§ **Short exercise**:
Restate, word for word, every line of the data.

--- begin Recorded data ---

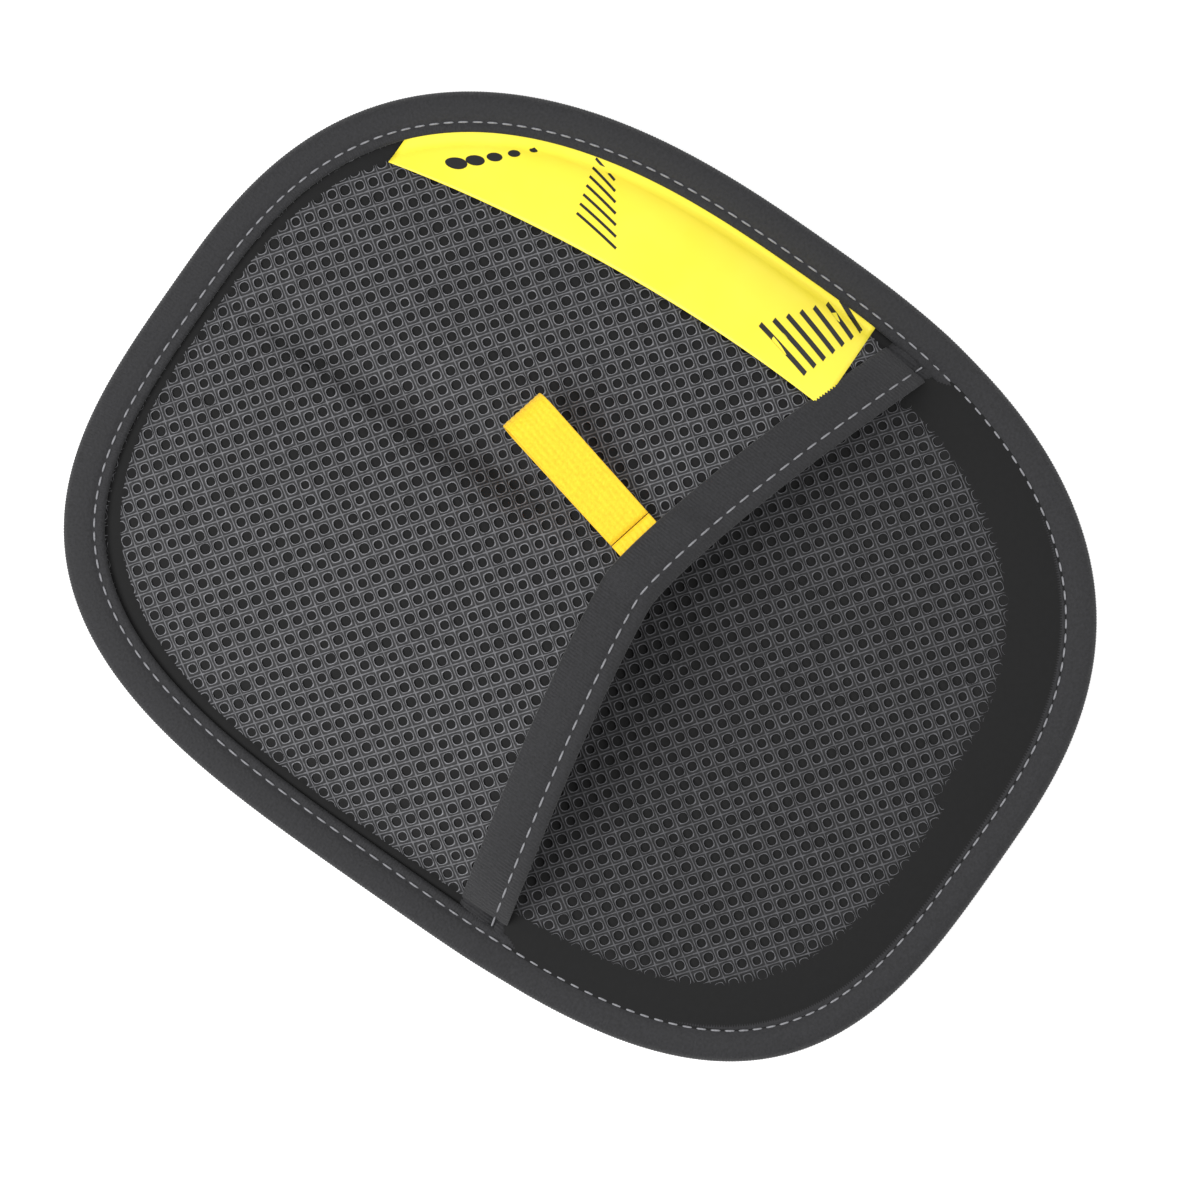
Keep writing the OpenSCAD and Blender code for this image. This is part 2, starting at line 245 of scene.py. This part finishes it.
# Closed black cloth: keeps the knit's holes dark.
LINING = Finish("black_lining_cloth", "#030303", "#0B0B0C", 0.9, 700.0, 0.2)
# Woven polyester tape: black, with a soft sheen on the roll.
TAPE = Finish("woven_binding_tape", "#0A0A0B", "#2C2C2F", 0.8, 1400.0, 0.9, sheen=0.1)
# Sewing thread: dark thread coloured pale grey as a painted highlight, in dashes on the black tape.
THREAD_PAINTED_HIGHLIGHT = Finish("thread_grey_painted_highlight", "#5A5A5E", "#A2A2A6", 0.6, 1800.0, 0.5)
# Coated film: smooth, even, bright yellow.
BAND = Finish("yellow_film_band", "#FBE52E", "#FFF04A", 0.45, 60.0, 0.05)
# Screen ink: flat black on the film.
INK = Finish("black_screen_ink", "#0C0C0C", "#1A1A1A", 0.5, 300.0, 0.1)
# Woven nylon webbing: warm yellow with paler flecks.
WEBBING = Finish("yellow_nylon_webbing", "#F2B400", "#FFDC20", 0.65, 1300.0, 0.7, sheen=0.1)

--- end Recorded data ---

§ **Solution to this problem**:
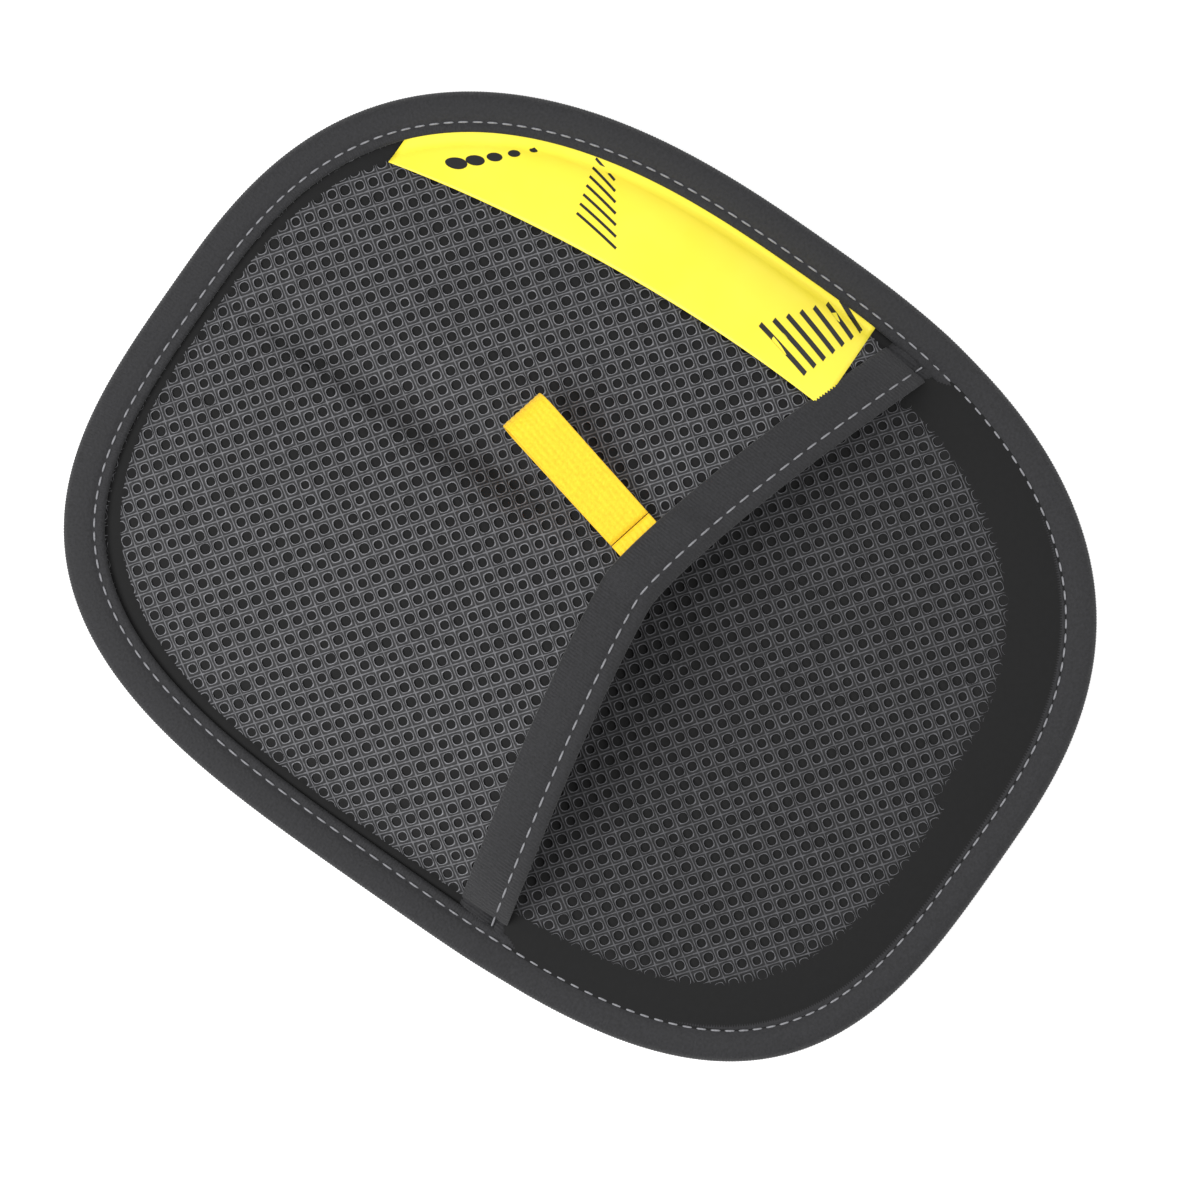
Keep writing the OpenSCAD and Blender code for this image. This is part 2, starting at line 245 of scene.py. This part finishes it.
# Closed black cloth: keeps the knit's holes dark.
LINING = Finish("black_lining_cloth", "#030303", "#0B0B0C", 0.9, 700.0, 0.2)
# Woven polyester tape: black, with a soft sheen on the roll.
TAPE = Finish("woven_binding_tape", "#0A0A0B", "#2C2C2F", 0.8, 1400.0, 0.9, sheen=0.1)
# Sewing thread: dark thread coloured pale grey as a painted highlight, in dashes on the black tape.
THREAD_PAINTED_HIGHLIGHT = Finish("thread_grey_painted_highlight", "#5A5A5E", "#A2A2A6", 0.6, 1800.0, 0.5)
# Coated film: smooth, even, bright yellow.
BAND = Finish("yellow_film_band", "#FBE52E", "#FFF04A", 0.45, 60.0, 0.05)
# Screen ink: flat black on the film.
INK = Finish("black_screen_ink", "#0C0C0C", "#1A1A1A", 0.5, 300.0, 0.1)
# Woven nylon webbing: warm yellow with paler flecks.
WEBBING = Finish("yellow_nylon_webbing", "#F2B400", "#FFDC20", 0.65, 1300.0, 0.7, sheen=0.1)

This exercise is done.